Quem depende diretamente do metrô, como Rosemeire Pereira de Andrade, teve que buscar alternativas para chegar ao trabalho, ainda que elas representem no mínimo o dobro de tempo de deslocamento. “Meu marido me levou de carro a um terminal de ônibus perto de casa. De lá, peguei dois ônibus e ainda tive que caminhar um bom pedaço. Não sei o que vou fazer pra voltar pra casa”, diz a consultora de vendas que vive na zona leste da cidade e trabalha na zona sul – trajeto de uma hora e meia que faz diariamente de metrô e que hoje levou três horas.
Diante da situação, os ônibus estão circulando além do limite de sua capacidade. Normalmente, eles já suprem a necessidade de trabalhadores dos bairros mais afastados, onde as linhas do metrô paulistano não chegam. É o que comprova Marcos Juhasz, proprietário de um restaurante que fica a poucos quarteirões da estação Faria Lima do metrô. “A maioria dos meus funcionários vive em lugares onde só há ônibus. Mesmo com o transporte coletivo cheio, felizmente todo mundo veio trabalhar hoje”, esclarece.
O princípio do fim?
Para muitos, tirar o próprio carro da garagem pode ser uma solução imediata, mas, na verdade, essa atitude está no cerne do problema que acomete São Paulo.
Pesquisas constantes sobre a circulação de automóveis nas vias paulistanas revelam que, em média, 70% dos carros levam apenas uma pessoa ao seu destino final. E a frota aumenta a cada ano, graças, em parte, às reduções de impostos, como o IPI (Imposto sobre Produtos Industrializados), praticadas constantemente pelo Governo para estimular a indústria automobilística. No entanto, não há mais espaço físico para eles na cidade.

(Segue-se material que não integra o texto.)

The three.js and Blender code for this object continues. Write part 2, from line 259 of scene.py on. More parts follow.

“Um dia como hoje é a prova cabal de que, sem um melhor transporte público, o carro levará São Paulo ao colapso. Cerca de 70% dos usuários da linha 1 do metrô têm carro. Quando há greve, claro que esses cidadãos, em meio a uma situação desesperadora, colocam seus carros na rua. Mas nossas vias nunca vão comportar esse contingente. Estamos no limite e não podemos nos dar ao luxo de dar mais espaço ao automóvel”, conclui o consultor Horácio Augusto Figueira, especializado em transporte de pessoas.
Uma discussão acalorada
A principal demanda dos grevistas é um reajuste salarial de 12,2%, a que o Metrô responde com uma contraproposta de 8,7%, mais benefícios de vale alimentação e vale refeição – o que, segundo a empresa, totaliza um aumento de mais de 13% na remuneração dos metroviários. O sindicato dos metroviários não aceita.

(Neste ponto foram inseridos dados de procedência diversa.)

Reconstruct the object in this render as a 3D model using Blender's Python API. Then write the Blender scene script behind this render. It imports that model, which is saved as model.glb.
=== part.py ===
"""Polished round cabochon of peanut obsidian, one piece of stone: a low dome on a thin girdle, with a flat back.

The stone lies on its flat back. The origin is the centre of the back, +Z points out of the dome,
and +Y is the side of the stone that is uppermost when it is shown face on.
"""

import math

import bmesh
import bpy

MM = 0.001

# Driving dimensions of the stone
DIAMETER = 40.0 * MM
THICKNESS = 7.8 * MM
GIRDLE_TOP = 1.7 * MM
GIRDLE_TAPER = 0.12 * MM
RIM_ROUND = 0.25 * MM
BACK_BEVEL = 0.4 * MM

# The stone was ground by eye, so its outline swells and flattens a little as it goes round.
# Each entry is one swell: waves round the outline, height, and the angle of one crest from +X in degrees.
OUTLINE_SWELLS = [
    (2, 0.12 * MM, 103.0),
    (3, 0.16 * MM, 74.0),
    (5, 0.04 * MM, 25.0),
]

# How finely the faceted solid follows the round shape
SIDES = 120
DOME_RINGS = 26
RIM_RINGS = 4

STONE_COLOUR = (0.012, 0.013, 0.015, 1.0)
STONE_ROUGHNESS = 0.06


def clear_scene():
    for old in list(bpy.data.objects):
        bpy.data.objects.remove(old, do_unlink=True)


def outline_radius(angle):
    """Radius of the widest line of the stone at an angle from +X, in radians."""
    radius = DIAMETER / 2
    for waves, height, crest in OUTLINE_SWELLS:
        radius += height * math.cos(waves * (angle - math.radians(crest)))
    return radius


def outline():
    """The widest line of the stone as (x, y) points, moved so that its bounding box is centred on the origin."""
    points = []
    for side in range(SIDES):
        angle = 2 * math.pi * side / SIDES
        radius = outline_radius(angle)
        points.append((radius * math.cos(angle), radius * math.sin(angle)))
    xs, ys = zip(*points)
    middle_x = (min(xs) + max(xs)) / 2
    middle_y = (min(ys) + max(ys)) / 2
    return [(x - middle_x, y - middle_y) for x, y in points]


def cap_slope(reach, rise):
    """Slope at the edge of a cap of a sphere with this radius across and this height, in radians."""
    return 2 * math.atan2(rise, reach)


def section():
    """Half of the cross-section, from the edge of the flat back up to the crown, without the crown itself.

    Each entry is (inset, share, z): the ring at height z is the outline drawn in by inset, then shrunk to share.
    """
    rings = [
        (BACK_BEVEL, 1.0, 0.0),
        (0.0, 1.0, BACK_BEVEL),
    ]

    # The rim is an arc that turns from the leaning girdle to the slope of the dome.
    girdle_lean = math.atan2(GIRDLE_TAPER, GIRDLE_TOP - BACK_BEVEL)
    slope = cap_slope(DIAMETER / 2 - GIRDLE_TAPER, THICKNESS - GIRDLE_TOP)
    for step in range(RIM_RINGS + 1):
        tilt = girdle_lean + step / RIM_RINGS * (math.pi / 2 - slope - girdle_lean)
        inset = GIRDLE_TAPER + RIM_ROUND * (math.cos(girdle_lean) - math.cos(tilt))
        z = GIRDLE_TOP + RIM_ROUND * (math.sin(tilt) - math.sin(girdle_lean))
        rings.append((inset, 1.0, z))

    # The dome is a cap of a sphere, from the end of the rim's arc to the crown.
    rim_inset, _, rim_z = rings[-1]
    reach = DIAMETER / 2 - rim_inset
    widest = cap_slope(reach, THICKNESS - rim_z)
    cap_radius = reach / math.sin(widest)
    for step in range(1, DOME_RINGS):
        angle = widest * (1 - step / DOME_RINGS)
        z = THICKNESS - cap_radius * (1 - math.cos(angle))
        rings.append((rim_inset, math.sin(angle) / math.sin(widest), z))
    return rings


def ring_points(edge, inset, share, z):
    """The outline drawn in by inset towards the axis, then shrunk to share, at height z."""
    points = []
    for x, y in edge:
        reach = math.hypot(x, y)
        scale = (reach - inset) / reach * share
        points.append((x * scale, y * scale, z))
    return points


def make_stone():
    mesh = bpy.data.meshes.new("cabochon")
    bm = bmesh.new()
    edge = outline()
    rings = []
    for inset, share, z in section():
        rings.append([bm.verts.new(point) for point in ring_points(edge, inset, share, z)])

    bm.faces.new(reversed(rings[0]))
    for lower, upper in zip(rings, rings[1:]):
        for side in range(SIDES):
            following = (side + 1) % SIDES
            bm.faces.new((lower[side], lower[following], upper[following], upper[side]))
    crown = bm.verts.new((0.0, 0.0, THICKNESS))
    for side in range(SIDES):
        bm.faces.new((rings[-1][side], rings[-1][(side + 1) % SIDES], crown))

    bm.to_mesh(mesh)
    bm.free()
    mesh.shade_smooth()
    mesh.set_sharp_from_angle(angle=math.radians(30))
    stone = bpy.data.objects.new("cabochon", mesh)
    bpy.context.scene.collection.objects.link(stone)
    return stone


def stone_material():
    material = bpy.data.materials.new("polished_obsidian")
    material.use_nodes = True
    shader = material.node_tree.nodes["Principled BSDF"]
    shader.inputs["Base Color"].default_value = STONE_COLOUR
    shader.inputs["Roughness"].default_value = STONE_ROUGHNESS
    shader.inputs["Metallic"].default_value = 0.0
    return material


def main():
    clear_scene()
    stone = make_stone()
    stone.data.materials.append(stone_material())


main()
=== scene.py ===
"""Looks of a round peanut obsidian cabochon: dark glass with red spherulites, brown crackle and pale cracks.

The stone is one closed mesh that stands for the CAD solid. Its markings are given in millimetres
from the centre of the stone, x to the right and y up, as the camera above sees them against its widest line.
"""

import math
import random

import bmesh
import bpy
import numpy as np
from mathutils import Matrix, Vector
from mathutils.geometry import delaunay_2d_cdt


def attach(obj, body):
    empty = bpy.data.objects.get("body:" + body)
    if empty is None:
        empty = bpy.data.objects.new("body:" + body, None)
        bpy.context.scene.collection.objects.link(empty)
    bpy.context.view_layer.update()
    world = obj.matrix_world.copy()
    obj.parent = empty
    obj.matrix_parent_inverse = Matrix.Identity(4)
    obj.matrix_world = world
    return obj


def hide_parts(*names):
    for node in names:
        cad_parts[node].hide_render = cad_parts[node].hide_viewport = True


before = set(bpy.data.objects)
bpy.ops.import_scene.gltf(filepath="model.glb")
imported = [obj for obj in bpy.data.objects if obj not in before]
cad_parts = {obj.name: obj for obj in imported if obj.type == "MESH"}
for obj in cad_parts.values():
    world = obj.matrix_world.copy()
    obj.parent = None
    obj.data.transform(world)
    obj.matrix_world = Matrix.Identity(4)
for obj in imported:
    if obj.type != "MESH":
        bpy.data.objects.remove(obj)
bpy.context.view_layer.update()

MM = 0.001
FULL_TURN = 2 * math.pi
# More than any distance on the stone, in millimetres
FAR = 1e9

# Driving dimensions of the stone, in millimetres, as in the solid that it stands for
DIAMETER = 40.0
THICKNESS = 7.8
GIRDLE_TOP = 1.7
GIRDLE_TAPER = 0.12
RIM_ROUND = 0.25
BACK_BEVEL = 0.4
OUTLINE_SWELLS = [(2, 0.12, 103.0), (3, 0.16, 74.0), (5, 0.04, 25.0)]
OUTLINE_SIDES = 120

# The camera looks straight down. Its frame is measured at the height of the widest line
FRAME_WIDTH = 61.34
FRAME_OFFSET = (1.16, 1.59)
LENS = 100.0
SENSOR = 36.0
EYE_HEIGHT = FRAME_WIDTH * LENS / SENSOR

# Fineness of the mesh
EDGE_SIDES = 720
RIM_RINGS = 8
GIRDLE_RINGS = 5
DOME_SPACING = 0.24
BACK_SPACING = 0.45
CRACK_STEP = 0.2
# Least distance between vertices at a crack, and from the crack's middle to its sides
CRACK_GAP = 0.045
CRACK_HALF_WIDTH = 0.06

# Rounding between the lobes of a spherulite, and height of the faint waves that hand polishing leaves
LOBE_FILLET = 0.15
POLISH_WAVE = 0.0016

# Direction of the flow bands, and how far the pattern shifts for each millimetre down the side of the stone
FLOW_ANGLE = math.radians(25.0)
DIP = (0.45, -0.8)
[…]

O caso está em dissídio no Tribunal Regional do Trabalho, que fará um novo julgamento neste sábado, 7 de junho, para decidir os rumos da paralisação e dos funcionários envolvidos. Em uma reunião entre os grevistas e o Governo, que terminou no final da tarde desta sexta, não se chegou a um acordo. À noite haveria uma nova assembleia do sindicato para decidir os rumos da greve.
Se o clima pesado persistir, deverá haver represálias. Desde cedo, as reações para conter a ação dos metroviários nas estações do metrô é forte. A Polícia Militar entrou em confronto com os grevistas em distintas ocasiões, usando balas de borracha e cassetetes. Na estação Ana Rosa, de manhã, foram usadas bombas de gás para retirar os manifestantes.

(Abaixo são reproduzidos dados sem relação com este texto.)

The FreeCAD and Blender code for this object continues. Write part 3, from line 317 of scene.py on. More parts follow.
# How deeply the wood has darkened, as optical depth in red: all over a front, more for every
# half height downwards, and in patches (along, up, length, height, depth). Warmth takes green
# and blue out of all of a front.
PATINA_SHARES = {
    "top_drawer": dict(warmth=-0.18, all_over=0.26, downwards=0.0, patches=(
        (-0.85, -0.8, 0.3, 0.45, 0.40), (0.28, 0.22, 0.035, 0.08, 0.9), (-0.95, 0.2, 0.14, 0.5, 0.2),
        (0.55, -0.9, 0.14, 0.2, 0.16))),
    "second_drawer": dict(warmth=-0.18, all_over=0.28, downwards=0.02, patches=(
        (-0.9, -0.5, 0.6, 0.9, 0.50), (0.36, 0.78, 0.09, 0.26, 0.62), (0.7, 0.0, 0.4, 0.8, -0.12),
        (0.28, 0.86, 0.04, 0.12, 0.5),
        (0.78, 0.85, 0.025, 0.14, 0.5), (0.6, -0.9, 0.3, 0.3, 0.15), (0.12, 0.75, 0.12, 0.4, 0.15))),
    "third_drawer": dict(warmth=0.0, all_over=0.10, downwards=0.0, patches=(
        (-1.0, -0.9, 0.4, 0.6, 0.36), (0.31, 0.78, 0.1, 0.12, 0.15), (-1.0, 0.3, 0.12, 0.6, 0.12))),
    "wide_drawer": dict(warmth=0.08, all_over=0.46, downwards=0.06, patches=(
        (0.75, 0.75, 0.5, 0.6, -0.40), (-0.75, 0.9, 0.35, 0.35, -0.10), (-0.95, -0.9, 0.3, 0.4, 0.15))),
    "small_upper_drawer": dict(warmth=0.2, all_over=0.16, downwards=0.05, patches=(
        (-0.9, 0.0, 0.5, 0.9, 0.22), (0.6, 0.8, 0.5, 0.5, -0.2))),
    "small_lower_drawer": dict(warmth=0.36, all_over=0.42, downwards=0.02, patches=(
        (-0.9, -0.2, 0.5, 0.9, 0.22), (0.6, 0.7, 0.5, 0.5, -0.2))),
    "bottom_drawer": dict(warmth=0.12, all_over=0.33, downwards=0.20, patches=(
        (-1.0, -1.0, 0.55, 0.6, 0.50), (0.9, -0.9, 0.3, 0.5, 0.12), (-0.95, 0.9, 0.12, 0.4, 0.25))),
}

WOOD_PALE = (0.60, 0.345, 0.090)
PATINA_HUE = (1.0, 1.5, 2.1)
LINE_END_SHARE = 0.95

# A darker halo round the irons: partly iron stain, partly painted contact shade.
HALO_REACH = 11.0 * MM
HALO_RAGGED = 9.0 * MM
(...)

O governo alega uma “clara conotação política” na greve, que gira ao redor da pauta salarial. Para Geraldo Alckmin, o governador do Estado, o calendário eleitoral motivou a categoria, que replicou com a proposta de liberar as catracas e trabalhar de graça (com descontos nos pagamentos durante os dias parados) – mas o Metrô recusou, dizendo que não abrirá mão dessa receita. O Secretário Estadual dos Transportes Metropolitanos, Jurandir Fernandes, declarou que não descarta demissões aos que aderirem às paralisações.